◆ **WHAT YOU SHOULD DO**:
Going from the top of the data below, give again each line through the one containing "const tokenRimHeight = 1.6;", both ends kept.

◆ **DATASET SECTION**:

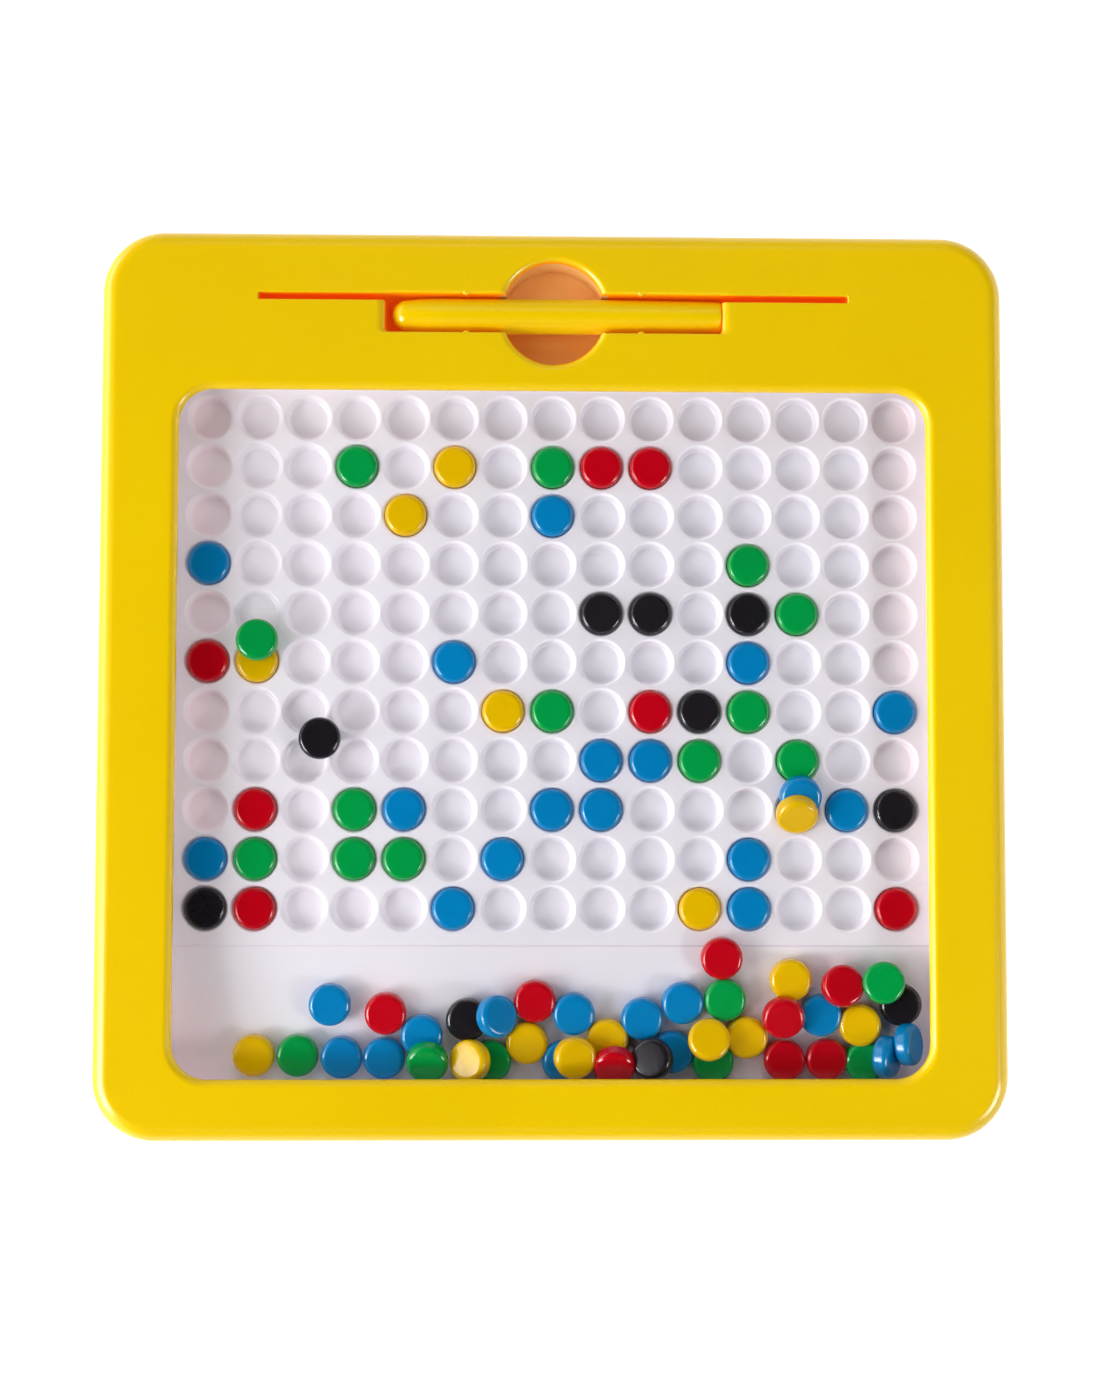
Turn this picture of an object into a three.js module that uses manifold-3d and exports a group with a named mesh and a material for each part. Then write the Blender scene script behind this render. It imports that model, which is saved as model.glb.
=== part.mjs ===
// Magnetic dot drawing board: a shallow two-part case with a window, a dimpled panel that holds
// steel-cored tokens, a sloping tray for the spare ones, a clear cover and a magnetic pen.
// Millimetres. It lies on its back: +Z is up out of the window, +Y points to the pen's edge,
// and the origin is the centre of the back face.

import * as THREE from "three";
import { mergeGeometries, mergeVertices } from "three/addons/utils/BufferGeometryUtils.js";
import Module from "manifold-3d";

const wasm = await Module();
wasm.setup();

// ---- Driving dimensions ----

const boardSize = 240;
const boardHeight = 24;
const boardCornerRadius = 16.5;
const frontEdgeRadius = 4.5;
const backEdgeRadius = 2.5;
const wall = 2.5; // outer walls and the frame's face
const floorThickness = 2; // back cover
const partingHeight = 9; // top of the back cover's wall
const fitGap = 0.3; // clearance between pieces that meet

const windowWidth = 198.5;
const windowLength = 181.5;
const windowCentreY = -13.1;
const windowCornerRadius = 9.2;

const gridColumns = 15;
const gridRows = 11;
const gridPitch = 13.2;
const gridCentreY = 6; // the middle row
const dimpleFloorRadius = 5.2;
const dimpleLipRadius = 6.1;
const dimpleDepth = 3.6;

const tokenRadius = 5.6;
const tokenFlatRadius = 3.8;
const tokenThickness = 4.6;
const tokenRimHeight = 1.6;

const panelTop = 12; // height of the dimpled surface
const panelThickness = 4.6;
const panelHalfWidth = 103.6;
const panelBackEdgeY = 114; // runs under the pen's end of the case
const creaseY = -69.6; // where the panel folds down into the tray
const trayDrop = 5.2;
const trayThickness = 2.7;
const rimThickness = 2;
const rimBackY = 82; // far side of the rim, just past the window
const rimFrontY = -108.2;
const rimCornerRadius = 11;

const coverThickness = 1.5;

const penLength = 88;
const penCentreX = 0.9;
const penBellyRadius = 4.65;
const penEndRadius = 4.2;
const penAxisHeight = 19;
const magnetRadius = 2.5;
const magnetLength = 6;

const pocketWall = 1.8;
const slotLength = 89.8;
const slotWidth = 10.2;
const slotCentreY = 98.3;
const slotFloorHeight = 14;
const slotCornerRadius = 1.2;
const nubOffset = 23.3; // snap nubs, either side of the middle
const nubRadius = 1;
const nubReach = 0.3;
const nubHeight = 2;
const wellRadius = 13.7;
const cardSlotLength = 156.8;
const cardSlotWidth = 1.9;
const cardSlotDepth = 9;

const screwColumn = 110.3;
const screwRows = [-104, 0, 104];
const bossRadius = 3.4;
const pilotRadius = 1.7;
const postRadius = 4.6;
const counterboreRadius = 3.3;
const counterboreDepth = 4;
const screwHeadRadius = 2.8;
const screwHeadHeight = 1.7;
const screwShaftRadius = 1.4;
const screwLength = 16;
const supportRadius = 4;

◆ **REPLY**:
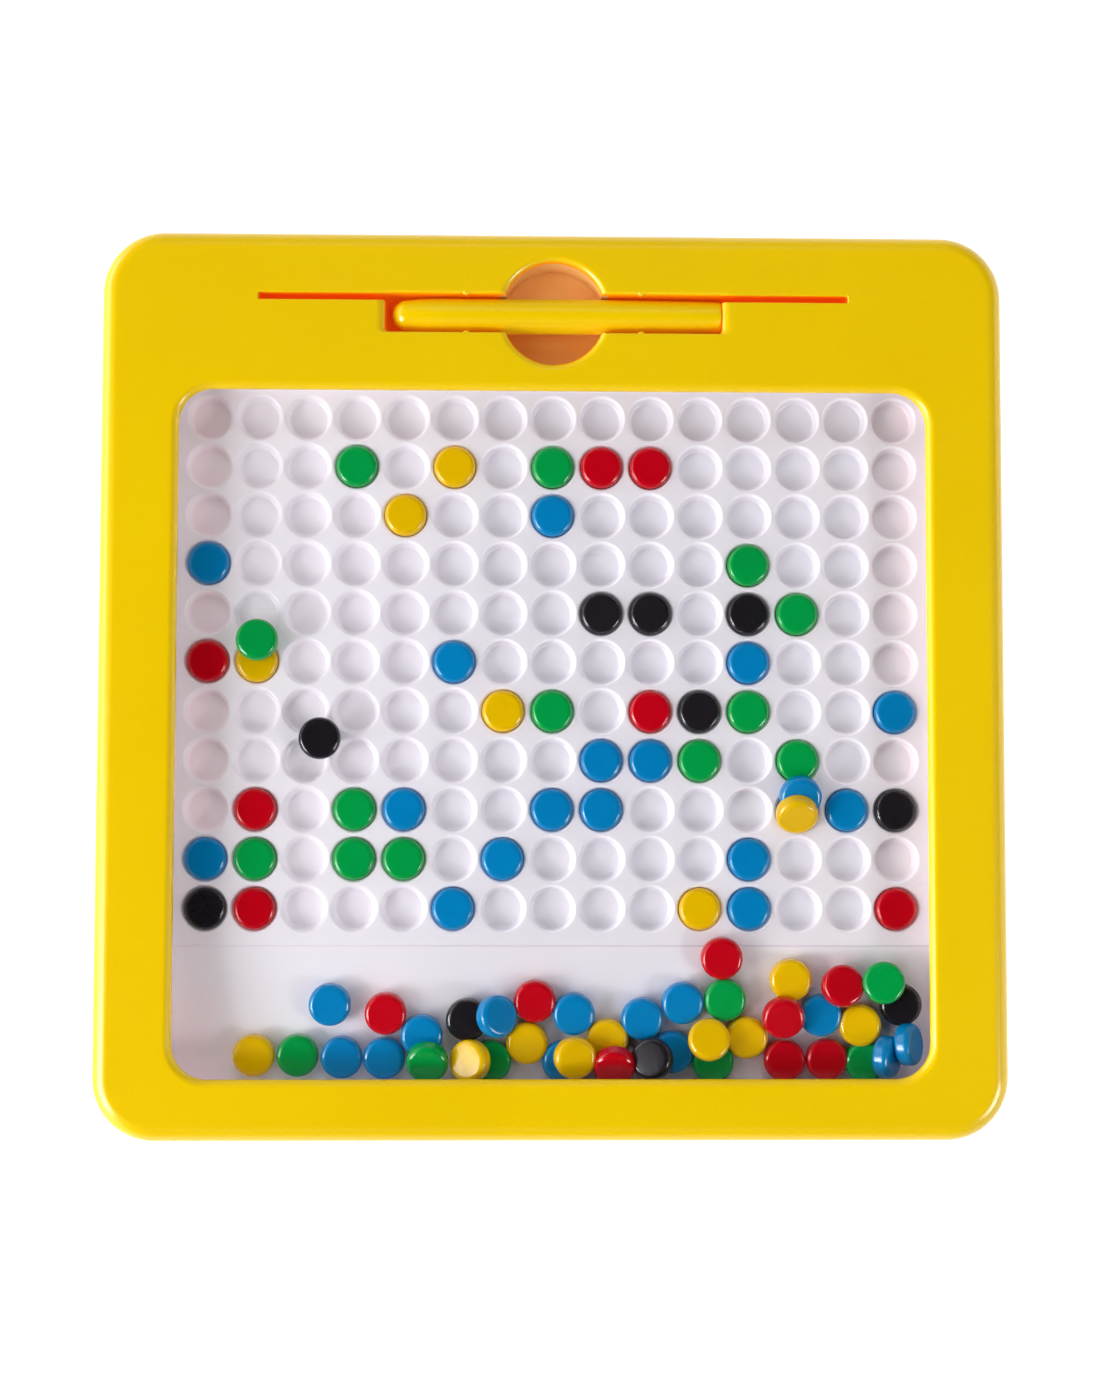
Turn this picture of an object into a three.js module that uses manifold-3d and exports a group with a named mesh and a material for each part. Then write the Blender scene script behind this render. It imports that model, which is saved as model.glb.
=== part.mjs ===
// Magnetic dot drawing board: a shallow two-part case with a window, a dimpled panel that holds
// steel-cored tokens, a sloping tray for the spare ones, a clear cover and a magnetic pen.
// Millimetres. It lies on its back: +Z is up out of the window, +Y points to the pen's edge,
// and the origin is the centre of the back face.

import * as THREE from "three";
import { mergeGeometries, mergeVertices } from "three/addons/utils/BufferGeometryUtils.js";
import Module from "manifold-3d";

const wasm = await Module();
wasm.setup();

// ---- Driving dimensions ----

const boardSize = 240;
const boardHeight = 24;
const boardCornerRadius = 16.5;
const frontEdgeRadius = 4.5;
const backEdgeRadius = 2.5;
const wall = 2.5; // outer walls and the frame's face
const floorThickness = 2; // back cover
const partingHeight = 9; // top of the back cover's wall
const fitGap = 0.3; // clearance between pieces that meet

const windowWidth = 198.5;
const windowLength = 181.5;
const windowCentreY = -13.1;
const windowCornerRadius = 9.2;

const gridColumns = 15;
const gridRows = 11;
const gridPitch = 13.2;
const gridCentreY = 6; // the middle row
const dimpleFloorRadius = 5.2;
const dimpleLipRadius = 6.1;
const dimpleDepth = 3.6;

const tokenRadius = 5.6;
const tokenFlatRadius = 3.8;
const tokenThickness = 4.6;
const tokenRimHeight = 1.6;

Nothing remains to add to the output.